A few teens had to be retrieved from various locations. Senior Andrei Tarankow, a Wolfpack football player, was at the hospital after his ambulance ride; his parents, active participants in the mock-up, were there and had been notified of his “death.”
Teens often feel immortal. It was hard to maintain this belief as the 40 students were next whisked to the Todd Memorial Chapel for a tour.
Retreating for reflection
Then it was time for the “dead” of Claremont High School to disappear for a while. The students retreated to a nearby hotel for the night. Their stay, as well as the Every 15 Minutes event as a whole, was funded by a nearly-$10,000 grant from the California Highway Patrol.
Once there, the students were educated further in the risks of drunk driving, and were asked to compose letters to their parents or other loved ones. Written as if they had died at the hands of an intoxicated driver, they detailed all the things they would never get to do.
Not every aspect of the retreat was grim. Community volunteers from the NewSong Church in San Dimas organized games, and the students enjoyed a dinner of donated Domino’s pizza and salad and pasta contributed by the local Buca Di Beppo.
The next day, after a breakfast provided by Marie Callender’s and Corner Bakery Cafe, the students headed for CHS. They read their farewell letters at an assembly for CHS upperclassmen, which started at 10:30 and ran until noon.

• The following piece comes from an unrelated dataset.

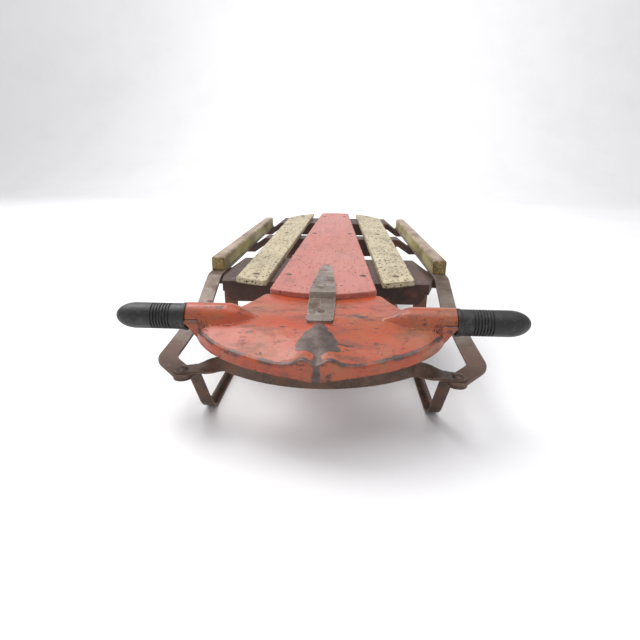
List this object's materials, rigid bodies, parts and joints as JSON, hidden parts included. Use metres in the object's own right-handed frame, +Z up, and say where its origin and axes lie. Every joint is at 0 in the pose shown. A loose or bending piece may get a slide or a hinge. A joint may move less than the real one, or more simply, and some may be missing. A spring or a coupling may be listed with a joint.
{
  "type": "steering sled",
  "caption": "Slatted wooden sled on steel runners, with side rails and a pressed steel steering nose with grips that flexes the front bow.",
  "frame": {"origin": "on the ground, below the middle of the bounding box", "axes": "+Z up, -Y towards the steering nose (front), +Y towards the tail, X across the sled"},
  "size_m": [0.501, 1.16, 0.1636],
  "materials": {
    "red_board": "faded red paint over wood, scuffed",
    "cream_slat": "cream paint over wood with dark speckled wear",
    "rail_wood": "cream paint worn through to brown wood",
    "core_wood": "bare hardwood",
    "dark_steel": "dark brown enamel, dull",
    "worn_steel": "grey-brown oxidised flat bar",
    "rivet_steel": "dark oxidised steel",
    "red_nose": "orange-red enamel, scratched, edges worn to metal",
    "grey_plate": "weathered grey plate",
    "bronze": "dull bronze",
    "grip_rubber": "black moulded rubber, satin"
  },
  "bodies": {
    "frame": {"centre_board": "red_board", "slat_right": "cream_slat", "slat_left": "cream_slat", "bench_front": "dark_steel", "knee_front_right": "dark_steel", "knee_front_left": "dark_steel", "knee_rivets_front": "rivet_steel", "deck_rivets_front": "rivet_steel", "bench_middle": "dark_steel", "knee_middle_right": "dark_steel", "knee_middle_left": "dark_steel", "knee_rivets_middle": "rivet_steel", "deck_rivets_middle": "rivet_steel", "bench_rear": "dark_steel", "knee_rear_right": "dark_steel", "knee_rear_left": "dark_steel", "knee_rivets_rear": "rivet_steel", "deck_rivets_rear": "rivet_steel", "runner_right": "worn_steel", "runner_left": "worn_steel", "side_strap_right": "worn_steel", "side_strap_left": "worn_steel", "side_rail_right": "rail_wood", "side_rail_left": "rail_wood", "rail_screws_right": "rivet_steel", "rail_screws_left": "rivet_steel", "pivot_bolt": "rivet_steel", "pivot_washer": "rivet_steel", "pivot_nut": "rivet_steel", "steering_tongue": "grey_plate", "tongue_rivets": "rivet_steel"},
    "nose": {"steering_nose": "red_nose", "handle_core_right": "core_wood", "handle_core_left": "core_wood", "handle_pins": "rivet_steel", "grip_right": "grip_rubber", "grip_left": "grip_rubber", "link_plate": "dark_steel", "link_rivets": "rivet_steel", "drive_stud": "rivet_steel", "pivot_bush": "bronze"},
    "bow": {"front_bow": "worn_steel", "bow_bracket": "worn_steel", "corner_rivets": "rivet_steel"}
  },
  "joints": [
    {"name": "steer", "type": "hinge", "parent": "frame", "child": "nose", "pos_m": [0, -0.475, 0.145], "axis": [0, 0, 1], "range_deg": [-8, 8], "stiffness_Nm_per_rad": 15},
    {"name": "bow_shift", "type": "slide", "parent": "frame", "child": "bow", "axis": [1, 0, 0], "range_m": [-0.009, 0.009], "deforming": ["runner_right", "runner_left", "side_strap_right", "side_strap_left"]}
  ],
  "couplings": [
    {"joint": "bow_shift", "follows": "steer", "m_per_rad": 0.063}
  ]
}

The mock funeral featured a casket borrowed from Todd Memorial Chapel and draped with flowers donated by Sherwood Florist.
Every 15 Minutes coordinator Nancy Spyker said the reading was a heartrending experience for both the “deceased” and those in the audience.
“It gives you chills,” said Ms. Spyker, the mother of 2 CHS alumni. “We had guys crying and girls crying while reading them. The parents were crying and so were the kids in the audience.”
Though an Every 15 Minutes event takes 7 months to plan and is “a lot of work,” Ms. Spyker feels strongly enough about its mission that this year marks the third time she has served as a coordinator.
As a longtime nurse, she saw firsthand the devastation wreaked by bad decisions or bad luck involving alcohol.
“I saw too many kids come in dead or paralyzed because of drunk driving,” she said. “I didn’t want to be in a room again and see [a young person] pronounced dead, and see the parents’ eyes.”
Speakers at the assembly included a 19-year-old Cal State Fullerton student who was seriously injured when she got into the car with a friend who had been drinking.
It was a familiar story: “She didn’t seem that drunk to me.” The girl ended up with a broken hip, was wheelchair-bound for a time, and took away a life lesson that she feels compelled to share with other teens.
Driving a message home
Every 15 Minutes, which now also cautions against texting and driving, has been held at dozens of high schools since its inception in 1995. It’s a national program but, as in every city, the problem of impaired driving is a local one.
Last week, a local high school student was involved in a hit-and-run accident, escaping with his life but not without a DUI.
And in 2009, 20-year-old Courtney Stewart—a CHS alumna and Cal State Fullerton student—was killed when her car was broadsided by a drunk driver. One of her 2 passengers who died included 22-year-old Angels pitcher Nick Adenhart.
“This happens in our city, guys,” said Connie Lannom, a CHS alumna and Every 15 Minutes coordinator.
The program—which Ms. Lannom was inspired to join after losing a family member to a drunk driving accident—doesn’t waste time stressing abstinence.
“We know the reality is that high school students will drink. We want them to make wise choices so they can fulfill their dreams. We want them to understand the severity of it,” she said.
There is a clear alternative to letting alcohol drive your fate, said CHS parent Justine Omwanghe, who came to view the crash site because her daughter gets her driver’s license next week.
She urges her daughter to call for a ride if there’s any doubt about driving safely.
“If you feel uncomfortable, if you know you’re drunk, or whoever took you is drunk, call me or call your dad,” she said.